The Quintessential Quintuplets: New characters maintain respectful distance from existing heroines while remaining cooperative. New heroines possess strong individual traits. Persuasion typically involves collaboration between the protagonist and existing heroines.

100 Girlfriends (Chapter 250): New heroine lacks distinctive personality and is positioned as vulnerable. Existing characters respond with active support and collective persuasion. The protagonist avoids direct involvement, allowing the family structure to demonstrate its own cohesion.

Perspectives

Fan Appreciation

Many readers praised Chapter 250 for its humor and thematic consistency. The physical avoidance sequence generated significant laughter, with comments noting it as “the funniest moment in recent chapters.” Readers also appreciated the psychological depth of Hakari’s persuasion technique, recognizing it as sophisticated character work rather than simple romance dialogue.

Critical Concerns

Other readers expressed discomfort with the chapter’s crude sexual humor, particularly repeated references to Rana’s underwear. Comments noted that similar behavior would constitute criminal harassment in real-world contexts. This criticism highlights tension between the series’ comedic tone and its depiction of interpersonal boundaries.

Psychological Interpretation

Some viewers interpreted Hakari’s persuasion sequence as genuinely manipulative rather than affectionate, noting its structural similarity to cult indoctrination. This reading suggests the chapter may be deliberately presenting the family’s “acceptance” as psychologically coercive rather than purely loving, raising questions about the series’ underlying commentary on group dynamics and individual autonomy.

Insights

Chapter 250 represents a critical moment in the evolution of harem manga as a genre. Rather than resolving the fundamental tension between individual choice and collective harmony through protagonist selection (as in “Nisekoi” and “The Quintessential Quintuplets”), “100 Girlfriends” proposes that complete coexistence is possible when individual heroines subordinate distinctive personality traits to group cohesion.

The chapter’s approach to Rana’s integration suggests that the series is not primarily about romantic love but about the formation and maintenance of community.

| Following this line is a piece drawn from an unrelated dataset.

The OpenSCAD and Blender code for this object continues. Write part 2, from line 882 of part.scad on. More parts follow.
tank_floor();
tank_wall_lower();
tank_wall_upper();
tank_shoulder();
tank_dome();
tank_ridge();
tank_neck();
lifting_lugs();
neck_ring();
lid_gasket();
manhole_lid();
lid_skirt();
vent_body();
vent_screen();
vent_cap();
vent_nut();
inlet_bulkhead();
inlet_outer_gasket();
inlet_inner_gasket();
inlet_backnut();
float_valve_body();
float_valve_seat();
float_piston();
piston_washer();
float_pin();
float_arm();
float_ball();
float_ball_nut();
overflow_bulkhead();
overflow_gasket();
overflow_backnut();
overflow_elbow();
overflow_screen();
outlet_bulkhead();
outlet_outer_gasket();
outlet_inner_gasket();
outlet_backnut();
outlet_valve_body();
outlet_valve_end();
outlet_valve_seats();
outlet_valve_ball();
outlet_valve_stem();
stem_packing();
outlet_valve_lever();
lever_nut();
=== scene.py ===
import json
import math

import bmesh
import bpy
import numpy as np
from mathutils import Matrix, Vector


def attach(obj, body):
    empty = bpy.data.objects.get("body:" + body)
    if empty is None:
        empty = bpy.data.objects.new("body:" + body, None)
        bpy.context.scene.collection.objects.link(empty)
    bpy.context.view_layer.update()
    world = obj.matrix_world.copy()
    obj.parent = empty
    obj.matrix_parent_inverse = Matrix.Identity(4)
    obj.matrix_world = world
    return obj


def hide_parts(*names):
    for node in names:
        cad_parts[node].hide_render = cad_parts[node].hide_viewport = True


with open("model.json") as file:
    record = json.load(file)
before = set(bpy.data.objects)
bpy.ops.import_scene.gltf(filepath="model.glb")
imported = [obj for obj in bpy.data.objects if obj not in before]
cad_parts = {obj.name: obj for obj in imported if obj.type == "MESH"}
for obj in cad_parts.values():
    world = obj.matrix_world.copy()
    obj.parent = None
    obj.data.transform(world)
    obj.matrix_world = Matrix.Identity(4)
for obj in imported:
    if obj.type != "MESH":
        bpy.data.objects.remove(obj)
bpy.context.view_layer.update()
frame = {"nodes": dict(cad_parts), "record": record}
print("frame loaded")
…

Rentaro’s “love” for 100 women is not romantic in the traditional sense but rather a commitment to group membership and collective identity. The physical avoidance and psychological persuasion are not obstacles to overcome but rather the actual mechanisms through which community is constructed and maintained.

This interpretation aligns with the series’ broader thematic project: exploring how individual diversity and collective unity can coexist. Rana’s weak personality is not a character flaw but evidence that the series prioritizes group functionality over individual distinction. The crude humor directed at Rana functions as a marker of her acceptance into an established social hierarchy, not as genuine harassment.

However, the chapter also raises uncomfortable questions about the nature of the family’s acceptance. If Hakari’s persuasion technique genuinely mirrors psychological manipulation, then the series may be presenting its central premise—100 women happily coexisting in romantic partnership with one man—as dependent on subtle forms of emotional coercion. This ambiguity may be intentional, positioning “100 Girlfriends” not as a simple wish-fulfillment fantasy but as a critical examination of how group identity is constructed and maintained through psychological mechanisms.

The chapter’s treatment of Rentaro’s forgotten splitting ability further supports this interpretation. The protagonist’s increasing powerlessness mirrors the series’ shift from individual agency to collective dynamics. As Rentaro loses his supernatural abilities, the family structure itself becomes the protagonist’s true power—a force that can absorb new members and maintain cohesion without the protagonist’s direct intervention.

What’s Next

The critical question for future chapters is whether Rana will develop a distinctive personality and individual agency, or whether she will remain a malleable member of the collective. If the series allows Rana to develop stronger personality traits, it may undermine the group cohesion established in Chapter 250. Alternatively, if Rana remains subordinate to the family structure, the series deepens its exploration of how individual identity is absorbed into collective identity.

Chapter 250 suggests that “100 Girlfriends” is not fundamentally a romance manga but a social novel examining the conditions under which diverse individuals can form stable communities. Whether readers interpret this as utopian or dystopian likely depends on their perspective regarding individual autonomy versus collective harmony.